#### [SHORT EXERCISE]
Within the entries below, find the portion that opens with the line containing "The Blender code" and closes with the line containing "return [centre + away". Retype that portion exactly and only.

#### [EXCERPTED DATA]
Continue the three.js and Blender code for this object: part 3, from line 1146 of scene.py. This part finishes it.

...

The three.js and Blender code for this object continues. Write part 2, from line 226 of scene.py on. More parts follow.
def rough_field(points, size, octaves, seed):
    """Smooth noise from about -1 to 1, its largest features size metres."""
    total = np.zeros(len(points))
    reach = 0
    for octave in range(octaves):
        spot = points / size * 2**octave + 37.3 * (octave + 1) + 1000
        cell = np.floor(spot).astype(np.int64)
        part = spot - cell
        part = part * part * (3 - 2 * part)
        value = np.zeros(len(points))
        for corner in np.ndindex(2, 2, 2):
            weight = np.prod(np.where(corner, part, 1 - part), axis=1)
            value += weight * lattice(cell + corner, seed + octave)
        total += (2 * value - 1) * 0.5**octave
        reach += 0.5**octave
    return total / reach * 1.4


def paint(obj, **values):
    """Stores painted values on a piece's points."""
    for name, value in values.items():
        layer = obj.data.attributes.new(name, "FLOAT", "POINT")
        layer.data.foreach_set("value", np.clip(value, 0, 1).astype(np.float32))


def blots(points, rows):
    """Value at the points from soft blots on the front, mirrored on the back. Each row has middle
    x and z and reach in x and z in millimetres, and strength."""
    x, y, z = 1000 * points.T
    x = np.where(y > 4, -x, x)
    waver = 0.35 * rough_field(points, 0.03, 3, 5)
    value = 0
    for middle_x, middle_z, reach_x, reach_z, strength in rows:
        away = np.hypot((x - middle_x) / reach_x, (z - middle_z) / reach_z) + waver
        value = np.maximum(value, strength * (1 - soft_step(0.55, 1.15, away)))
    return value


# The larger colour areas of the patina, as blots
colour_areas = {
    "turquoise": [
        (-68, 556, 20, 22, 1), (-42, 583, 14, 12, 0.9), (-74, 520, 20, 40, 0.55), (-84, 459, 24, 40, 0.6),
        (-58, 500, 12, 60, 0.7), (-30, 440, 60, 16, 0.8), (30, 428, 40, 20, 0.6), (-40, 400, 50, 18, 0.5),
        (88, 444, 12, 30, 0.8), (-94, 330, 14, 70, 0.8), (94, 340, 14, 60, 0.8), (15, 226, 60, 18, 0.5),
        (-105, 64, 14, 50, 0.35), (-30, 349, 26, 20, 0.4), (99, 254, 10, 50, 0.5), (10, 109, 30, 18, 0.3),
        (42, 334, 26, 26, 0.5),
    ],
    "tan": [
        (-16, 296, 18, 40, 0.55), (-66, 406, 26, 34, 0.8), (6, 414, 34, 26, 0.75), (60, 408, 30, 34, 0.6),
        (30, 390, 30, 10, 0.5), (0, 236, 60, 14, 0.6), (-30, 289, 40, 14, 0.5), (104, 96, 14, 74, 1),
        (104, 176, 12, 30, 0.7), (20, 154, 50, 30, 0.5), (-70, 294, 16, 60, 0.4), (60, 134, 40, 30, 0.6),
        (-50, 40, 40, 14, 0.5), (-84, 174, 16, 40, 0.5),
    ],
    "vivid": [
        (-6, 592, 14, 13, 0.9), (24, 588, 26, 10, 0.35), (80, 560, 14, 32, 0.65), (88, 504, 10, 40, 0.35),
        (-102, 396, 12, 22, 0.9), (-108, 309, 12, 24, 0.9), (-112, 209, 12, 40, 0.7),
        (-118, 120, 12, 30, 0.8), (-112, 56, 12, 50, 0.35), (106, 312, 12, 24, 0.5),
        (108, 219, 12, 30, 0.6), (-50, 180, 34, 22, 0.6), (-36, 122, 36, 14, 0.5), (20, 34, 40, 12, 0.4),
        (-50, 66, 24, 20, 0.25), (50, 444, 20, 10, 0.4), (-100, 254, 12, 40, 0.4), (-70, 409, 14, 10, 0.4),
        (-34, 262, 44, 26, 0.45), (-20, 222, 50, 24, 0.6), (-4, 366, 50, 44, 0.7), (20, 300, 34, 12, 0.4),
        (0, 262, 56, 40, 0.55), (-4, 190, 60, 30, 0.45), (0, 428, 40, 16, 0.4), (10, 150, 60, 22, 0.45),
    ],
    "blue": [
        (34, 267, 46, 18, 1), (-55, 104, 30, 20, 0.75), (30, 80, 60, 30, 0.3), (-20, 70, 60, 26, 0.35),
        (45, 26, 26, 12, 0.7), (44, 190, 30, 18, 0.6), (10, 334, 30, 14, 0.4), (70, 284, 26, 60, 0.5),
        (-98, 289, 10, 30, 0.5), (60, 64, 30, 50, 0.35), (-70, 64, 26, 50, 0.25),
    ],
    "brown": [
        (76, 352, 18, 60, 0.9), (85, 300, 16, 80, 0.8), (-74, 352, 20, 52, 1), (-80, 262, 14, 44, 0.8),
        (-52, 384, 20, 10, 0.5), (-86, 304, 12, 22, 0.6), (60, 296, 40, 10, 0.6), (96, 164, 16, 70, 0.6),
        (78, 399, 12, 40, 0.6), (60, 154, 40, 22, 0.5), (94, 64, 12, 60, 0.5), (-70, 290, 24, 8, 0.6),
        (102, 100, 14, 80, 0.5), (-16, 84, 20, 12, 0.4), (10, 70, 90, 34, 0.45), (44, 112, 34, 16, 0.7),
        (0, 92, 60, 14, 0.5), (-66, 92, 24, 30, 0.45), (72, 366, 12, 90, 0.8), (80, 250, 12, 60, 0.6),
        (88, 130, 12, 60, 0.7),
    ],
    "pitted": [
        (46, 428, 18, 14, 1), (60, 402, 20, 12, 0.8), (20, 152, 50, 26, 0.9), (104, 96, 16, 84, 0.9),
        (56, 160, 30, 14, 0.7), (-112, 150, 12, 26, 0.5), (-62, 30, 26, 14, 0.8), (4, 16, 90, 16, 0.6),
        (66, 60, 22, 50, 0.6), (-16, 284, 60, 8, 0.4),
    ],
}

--

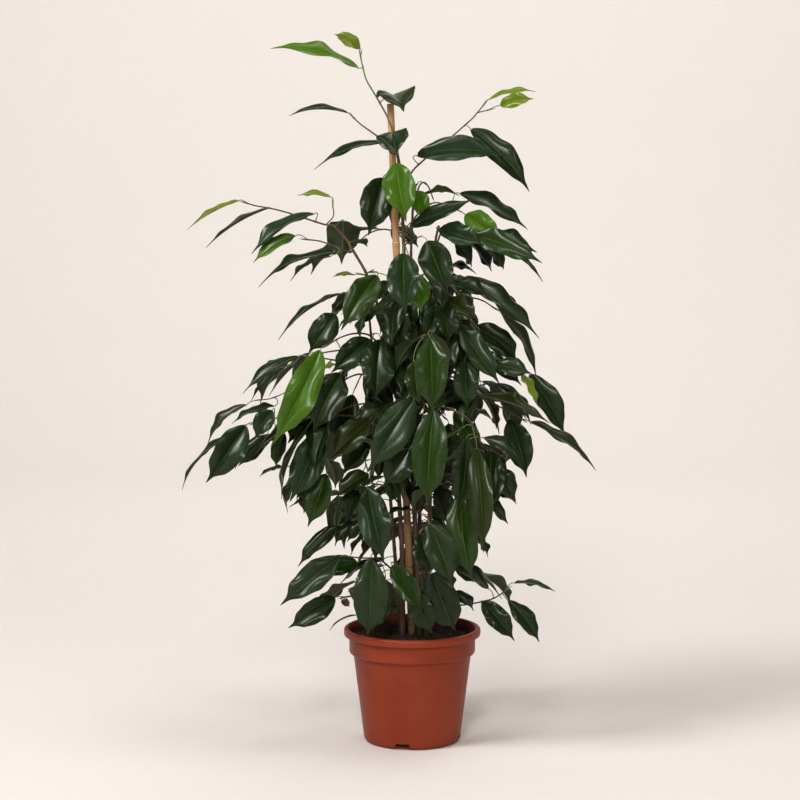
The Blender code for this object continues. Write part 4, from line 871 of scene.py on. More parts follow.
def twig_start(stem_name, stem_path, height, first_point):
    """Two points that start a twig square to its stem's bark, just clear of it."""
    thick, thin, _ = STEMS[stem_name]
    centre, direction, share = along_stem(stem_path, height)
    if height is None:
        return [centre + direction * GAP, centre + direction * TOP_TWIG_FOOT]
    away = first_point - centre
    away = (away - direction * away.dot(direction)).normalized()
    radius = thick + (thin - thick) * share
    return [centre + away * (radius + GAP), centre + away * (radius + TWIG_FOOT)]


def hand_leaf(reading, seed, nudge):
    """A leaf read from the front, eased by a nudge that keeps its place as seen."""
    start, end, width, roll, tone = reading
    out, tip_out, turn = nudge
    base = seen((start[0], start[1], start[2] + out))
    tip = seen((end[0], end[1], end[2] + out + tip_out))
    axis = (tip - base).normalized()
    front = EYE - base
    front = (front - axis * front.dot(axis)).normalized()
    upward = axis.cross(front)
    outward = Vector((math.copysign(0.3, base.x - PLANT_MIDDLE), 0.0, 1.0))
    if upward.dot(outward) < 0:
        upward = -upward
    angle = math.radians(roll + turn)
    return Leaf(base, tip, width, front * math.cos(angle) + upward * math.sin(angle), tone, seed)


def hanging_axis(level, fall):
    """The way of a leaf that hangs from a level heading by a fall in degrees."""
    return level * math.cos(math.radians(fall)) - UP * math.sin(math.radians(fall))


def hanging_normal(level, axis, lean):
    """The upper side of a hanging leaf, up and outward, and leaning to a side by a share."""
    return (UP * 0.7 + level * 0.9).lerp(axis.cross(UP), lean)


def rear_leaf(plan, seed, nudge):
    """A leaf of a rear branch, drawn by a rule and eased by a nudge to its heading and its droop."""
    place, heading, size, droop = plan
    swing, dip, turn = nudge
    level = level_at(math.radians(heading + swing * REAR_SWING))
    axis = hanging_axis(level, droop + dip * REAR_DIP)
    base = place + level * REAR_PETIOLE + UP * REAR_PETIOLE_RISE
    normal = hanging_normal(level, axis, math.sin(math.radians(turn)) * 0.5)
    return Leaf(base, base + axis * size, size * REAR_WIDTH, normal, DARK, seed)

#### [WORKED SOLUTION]
The Blender code for this object continues. Write part 4, from line 871 of scene.py on. More parts follow.
def twig_start(stem_name, stem_path, height, first_point):
    """Two points that start a twig square to its stem's bark, just clear of it."""
    thick, thin, _ = STEMS[stem_name]
    centre, direction, share = along_stem(stem_path, height)
    if height is None:
        return [centre + direction * GAP, centre + direction * TOP_TWIG_FOOT]
    away = first_point - centre
    away = (away - direction * away.dot(direction)).normalized()
    radius = thick + (thin - thick) * share
    return [centre + away * (radius + GAP), centre + away * (radius + TWIG_FOOT)]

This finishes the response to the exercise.